Analytical Framework
- Objective: define expected outcome and target group.
- Options: prepare at least 2-3 alternatives.
- Criteria: effectiveness, cost, equity, feasibility, legality and risk.
- Instrument mix: choose law, budget, service, incentive, information, digital or partnership tools.
- Institution: clarify lead agency and coordination mechanism.
- Risk: identify resistance, capacity gap and unintended effects.
- Indicator: define output, outcome and impact measures.
Nepal-Specific Application
- Policy formulation in Nepal often suffers from weak evidence, rushed consultation and poor linkage with budget.
- Policies may declare rights or goals without implementation standards and fiscal planning.
- Federal formulation needs role clarity between federal, provincial and local governments.
- Regulatory tools should be simplified to avoid creating rent-seeking and unnecessary discretion.
- Policy design should include citizen feedback, grievance mechanisms and local implementation realities.
| Design Choice | Weak Design | Strong Design |
|---|---|---|
| Objective | Improve service | Reduce average service time from 15 days to 5 days |
| Instrument | Make policy | Amend rule, digitize workflow, allocate staff, monitor SLA |
| Consultation | Formal meeting only | Stakeholder mapping with affected groups |
| Budget | To be managed later | Costed program linked with annual budget |
| Monitoring | Submit reports | Dashboard with output/outcome indicators |
Exam Point
- Mention alternatives and criteria, not only preferred solution.

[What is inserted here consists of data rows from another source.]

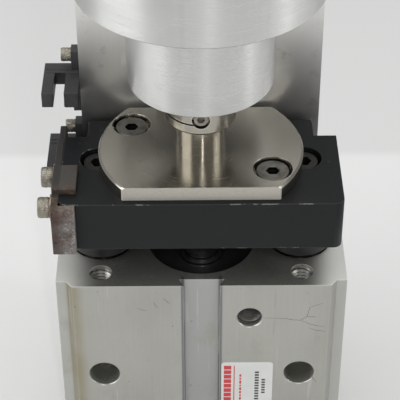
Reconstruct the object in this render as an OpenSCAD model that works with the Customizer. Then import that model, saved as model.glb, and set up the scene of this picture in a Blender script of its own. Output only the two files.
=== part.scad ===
// Lift-and-rotate pneumatic actuator: a guided air cylinder lifts a tool plate,
// and the vane rotary unit that stands on its hub turns about the same upright axis.
// Units are millimetres. Z is up, -Y is the front, and the cylinder stands on Z = 0.

/* [Cylinder body] */
// Width of the cylinder body
body_w = 101.6; // [90:0.1:115]
// Depth of the cylinder body, front to rear
body_d = 50.8; // [45:0.1:60]
// Height of the cylinder body
body_h = 85; // [76:0.5:110]
// Cylinder bore
bore_d = 38.1; // [32:0.1:40]
// Distance between the two guide rods
rod_pitch = 70.6; // [66:0.1:76]
// Step of the corner ledges, front to rear
ledge_y = 2.7; // [1:0.1:4]
// Width of the corner ledges
ledge_x = 3.6; // [2:0.1:6]
// Mouth of the dovetail switch groove
dove_mouth = 12.6; // [10:0.1:14]
// Floor width of the dovetail switch groove
dove_floor = 15.9; // [12:0.1:18]
// Depth of the dovetail switch groove
dove_depth = 3.4; // [2:0.1:4]
// Diameter of the two front mounting holes
front_hole_d = 10.9; // [8:0.1:12]
// Depth of the front mounting holes
front_hole_depth = 13.5; // [8:0.1:14]
// Diameter of the threaded holes in the upper end face
end_thread_d = 7.94; // [6:0.02:8]
// Distance front to rear between the end-face threaded holes
end_pitch_y = 36.2; // [34:0.1:38]
// Diameter of the threaded holes in the lower end face
foot_thread_d = 6.35; // [6:0.01:8]
// Air port thread diameter
port_d = 8.6; // [8:0.1:10]
// Sideways offset of the air ports
port_x = 16.9; // [10:0.1:18]
// Air port distance from the nearer end face
port_inset = 15.3; // [14:0.1:20]

/* [Guided carriage] */
// Lift stroke
stroke = 25.4; // [12:0.1:32]
// Clear gap between the tool plate and the cylinder body at rest
plate_gap = 17.1; // [14:0.1:22]
// Tool plate thickness
slab_t = 19.05; // [16:0.05:22]
// Tool plate width
slab_w = 95.5; // [90:0.1:100]
// Tool plate front face, ahead of the axis
slab_front = 25.7; // [22:0.1:28]
// Rear face of the wide part of the tool plate, behind the axis
slab_rear = 13.1; // [10:0.1:16]
// Rear face of the narrow part of the tool plate, behind the axis
slab_tail = 22.9; // [20:0.1:24]
// Width of the narrow rear part of the tool plate
slab_tail_w = 79.6; // [74:0.1:82]
// Guide rod diameter
guide_d = 15.88; // [12:0.01:16]
// Piston rod diameter
rod_d = 12.7; // [10:0.1:14]
// Diameter of the guide rod bumpers
bumper_d = 23.6; // [20:0.1:26]
// Gap left under the bumpers at rest
bumper_gap = 1; // [0.5:0.1:3]

/* [Hub] */
// Hub flange diameter
disc_d = 70.4; // [60:0.1:76]
// Hub flange width across its two flats
disc_flats = 46.8; // [40:0.1:50]
// Hub flange thickness
disc_t = 5.2; // [3:0.1:6]
// Hub neck diameter
neck_d = 16.9; // [14:0.1:20]
// Hub clamp head diameter
head_d = 23.9; // [20:0.1:28]
// Height of the neck below the clamp head
neck_h = 12.4; // [10:0.1:16]
// Height of the clamp head
head_h = 13.5; // [11:0.1:15]
// Rotary shaft diameter
shaft_d = 12.7; // [8:0.1:14]

/* [Rotary unit] */
// Nose diameter of the rotary housing
nose_d = 48.4; // [40:0.1:49]
// Nose length
nose_h = 36.4; // [30:0.1:42]
// Gap between the hub flange and the nose
nose_gap = 28.6; // [27:0.1:34]
// Drum diameter of the rotary housing
drum_d = 82; // [70:0.5:90]
// Drum height without its cover
drum_h = 24; // [22:0.5:32]
// Cover thickness
cover_t = 7; // [5:0.5:10]
// Vane chamber diameter
chamber_d = 62; // [56:0.5:66]

/* [Rear plate and sensors] */
// Rear plate width
rear_w = 84.8; // [80:0.1:90]
// Rear plate thickness
rear_t = 9.5; // [8:0.1:12]
// Rear plate height above the cylinder body
rear_up = 104; // [90:0.5:104]
// Distance between the two fork sensors
sensor_pitch = 30.75; // [26:0.05:34]
// Fork width of a sensor
fork_w = 12.7; // [11:0.1:14]
// Fork slot width
fork_slot = 3.9; // [3:0.1:5]
// Fork thickness
fork_t = 5.7; // [4:0.1:7]
// Sheet thickness of the flag bracket
flag_t = 2.4; // [1.5:0.1:3]

/* [Hidden] */
$fn = 64;
top_z = body_h;
rod_x = rod_pitch / 2;
half_d = body_d / 2;
slab_z = top_z + plate_gap;
slab_top = slab_z + slab_t;
disc_top = slab_top + disc_t;
head_z = disc_top + neck_h;
head_top = head_z + head_h;
nose_z = disc_top + nose_gap;
drum_z = nose_z + nose_h;
drum_top = drum_z + drum_h;
cover_top = drum_top + cover_t;
front_hole_z = top_z - 42.5;
gland_top = top_z - 5.2;
gland_h = 8;
gland_z = gland_top - gland_h;
cap_z = 3.2;
cap_h = 9;
cap_top = cap_z + cap_h;
ring_t = 1.3;
ring_lug_r = 2.57;
end_thread_depth = 16;
piston_z = cap_top + 0.6;
piston_h = 19;
piston_top = piston_z + piston_h;
stop_h = gland_z - piston_top - stroke - 0.5;
bush_d = 22.2;
bush_h = 22;
guide_gap = 0.04;
bumper_z = top_z + bumper_gap;
chamber_z = drum_z + 6;
chamber_h = drum_top - chamber_z;
rotary_port_z = chamber_z + chamber_h / 2;
cover_screw_r = drum_d / 2 - 4.6;
load_bolt_r = 22;
screw_d = 6.35;
screw_clear_d = 6.8;
screw_hex = 4.76;
slab_seat_z = slab_top - 7.6;
hub_thread_d = 7.94;
hub_seat = 1.5;
flag_thread_d = 4.17;
sensor_thread_d = 2.84;
cover_thread_d = 3.5;
bearing_d = 19;
rear_y = half_d;
rear_z = 8;
rear_top = top_z + rear_up;
rear_screw_x = 25;
rear_screw_low = 24;
rear_screw_high = 62;
sensor_z = top_z + 5.3;
flange_h = 25;
flange_t = 3;
flange_d = 5;
sensor_hole_zs = [2.6, flange_h - 2.6];
fork_reach = 19.5;
fork_lift = 11.5;
sensor_rear = 34.4;
slot_in = rear_w / 2 + 4.9;
fork_out = rear_w / 2 + fork_w;
flag_x = slab_w / 2;
flag_screw_ys = [0.4, -16.6];
flag_screw_z = slab_z + 11;
flag_screw_x = -flag_x - flag_t - 1;
disc_screw_x = 24.1;
disc_screw_y = 13;
clamp_z = head_z + 6.4;
clamp_seat_d = 6.2;
vane_t = 6;
rotor_d = 24;
swing_gap = 0.4;
spigot_d = 34;

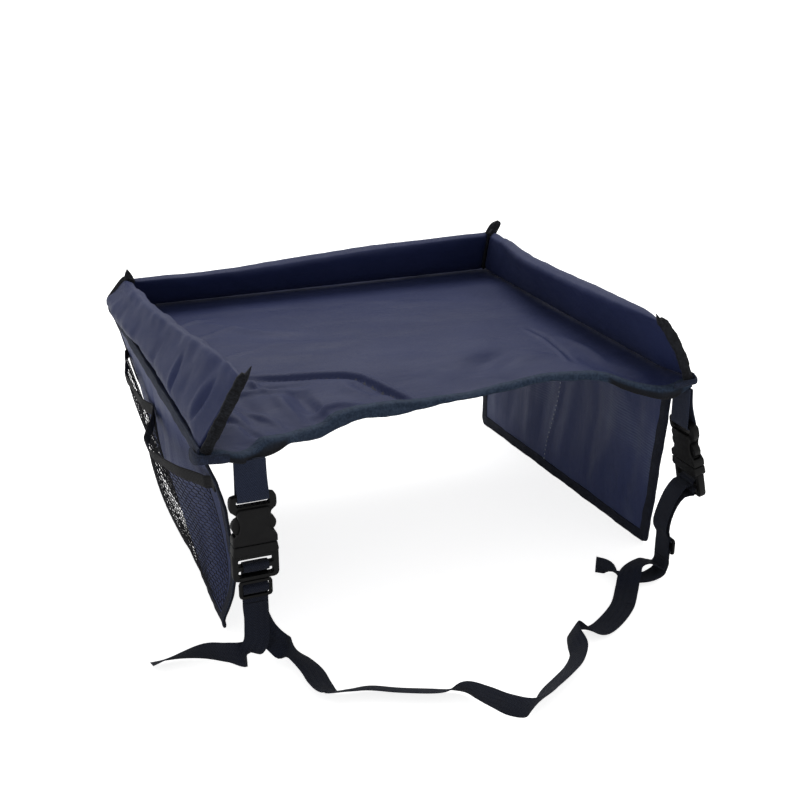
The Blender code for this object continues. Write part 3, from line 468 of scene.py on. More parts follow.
@dataclass(frozen=True)
class RibbedElastic:
    """Knitted elastic band with fine ribs along it."""

    name: str
    colour: Colour

    def make(self) -> Material:
        """Build the material."""
        paint = Paint(self.name)
        across, along = paint.cloth_map()
        ribs = across.wave(0.0011)
        fuzz = paint.noise(paint.place(), 1300.0, 3.0, 0.7)
        lit = tuple(part * 3.0 + 0.006 for part in self.colour)
        return paint.done(
            Base_Color=paint.blend((ribs * 0.5 + fuzz * 0.7).ease(0.5, 1.1), self.colour, lit), Roughness=0.85,
            Normal=paint.bump(ribs * 0.8 + along.wave(0.0008) * 0.4 + fuzz * 0.3, 0.0003),
            Sheen_Weight=0.1, Specular_IOR_Level=0.25,
        )


@dataclass(frozen=True)
class Yarn:
    """Matt twisted yarn of the knitted net and of the stitches."""

    name: str
    colour: Colour
    light: Colour

    def make(self) -> Material:
        """Build the material."""
        paint = Paint(self.name)
        place = paint.place()
        twist = paint.noise(place, 2600.0, 2.0, 0.7)
        share = twist.ease(0.4, 0.8) * paint.noise(place, 70.0, 2.0).ease(0.3, 0.7, 0.4, 1.0)
        return paint.done(
            Base_Color=paint.blend(share, self.colour, self.light), Roughness=0.7, Normal=paint.bump(twist, 0.0002),
            Specular_IOR_Level=0.35,
        )


@dataclass(frozen=True)
class MouldedPlastic:
    """Black acetal with a fine spark-eroded grain and slightly scuffed faces."""

    name: str
    colour: Colour
    roughness: float = 0.46

    def make(self) -> Material:
        """Build the material."""
        paint = Paint(self.name)
        place = paint.place()
        smear = paint.noise(place, 120.0, 3.0, 0.6)
        scuff = paint.noise(place, 420.0, 4.0, 0.75).ease(0.66, 0.8)
        return paint.done(
            Base_Color=paint.blend(scuff * 0.5 + smear * 0.2, self.colour, (0.012, 0.012, 0.0125)),
            Roughness=smear.ease(0.35, 0.65, self.roughness - 0.06, self.roughness + 0.1),
            Normal=paint.bump(paint.noise(place, 2200.0, 3.0, 0.6), 0.00012, None, 0.7), Specular_IOR_Level=0.24,
        )


@dataclass(frozen=True)
class HiddenCore:
    """Foam or board inside a sleeve, with an even cell grain."""

    name: str
    colour: Colour
    scale: float

    def make(self) -> Material:
        """Build the material."""
        paint = Paint(self.name)
        cells = paint.noise(paint.place(), self.scale, 3.0, 0.7)
        return paint.done(
            Base_Color=paint.blend(cells.ease(0.35, 0.65), self.colour, scaled(self.colour, 0.8)), Roughness=0.85,
            Normal=paint.bump(cells, 0.0004),
        )


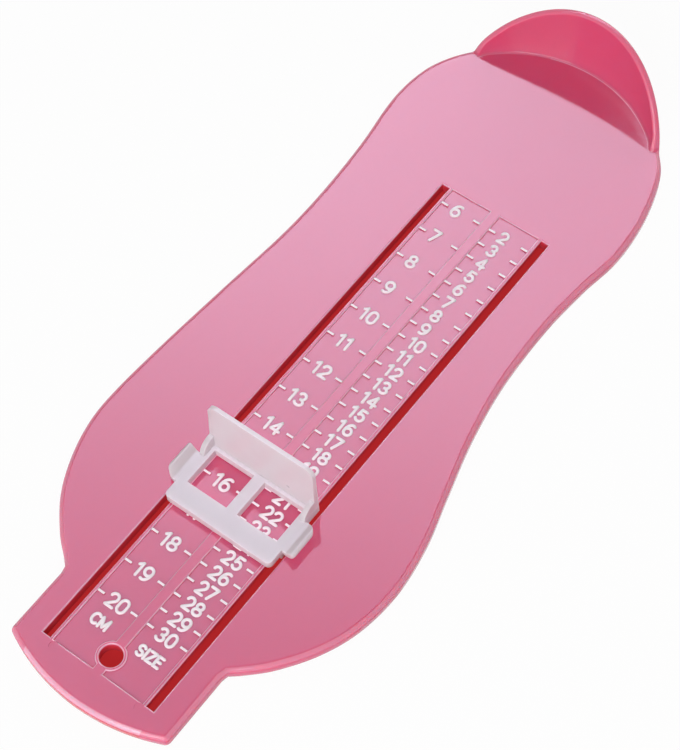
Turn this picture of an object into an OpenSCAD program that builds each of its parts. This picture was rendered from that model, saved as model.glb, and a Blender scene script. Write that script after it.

- Use instrument mix language.
- Show feasibility and trade-offs.
- Link policy design with budget and implementation.
25-Mark Answer Structure
- Define formulation and option analysis.
- Explain formulation steps.
- Discuss policy instruments and criteria.
- Apply to Nepal’s design challenges.
- Recommend evidence-based, costed and implementation-ready formulation.
Model Argument
Nepal needs fewer symbolic policies and more implementation-ready policies: costed, legally clear, institutionally assigned, digitally trackable and evaluated through outcomes.
Diagrams and Tables To Practice
- Option appraisal matrix.
- Instrument mix wheel.
- Objective-instrument-indicator chain.
- Feasibility-risk matrix.
Common Mistakes
- Writing only one option.
- No cost or feasibility discussion.
- No equity lens.
- Confusing policy formulation with implementation.
Revision Questions
- What is option analysis?
- What are policy instruments?
- Why is fiscal feasibility important?
- What is regulatory impact assessment?
Summary
- Formulation converts diagnosis into options and instruments.
- Good policy design compares alternatives with clear criteria.
- Instrument mix is often stronger than a single tool.
- Implementation readiness must be designed from the start.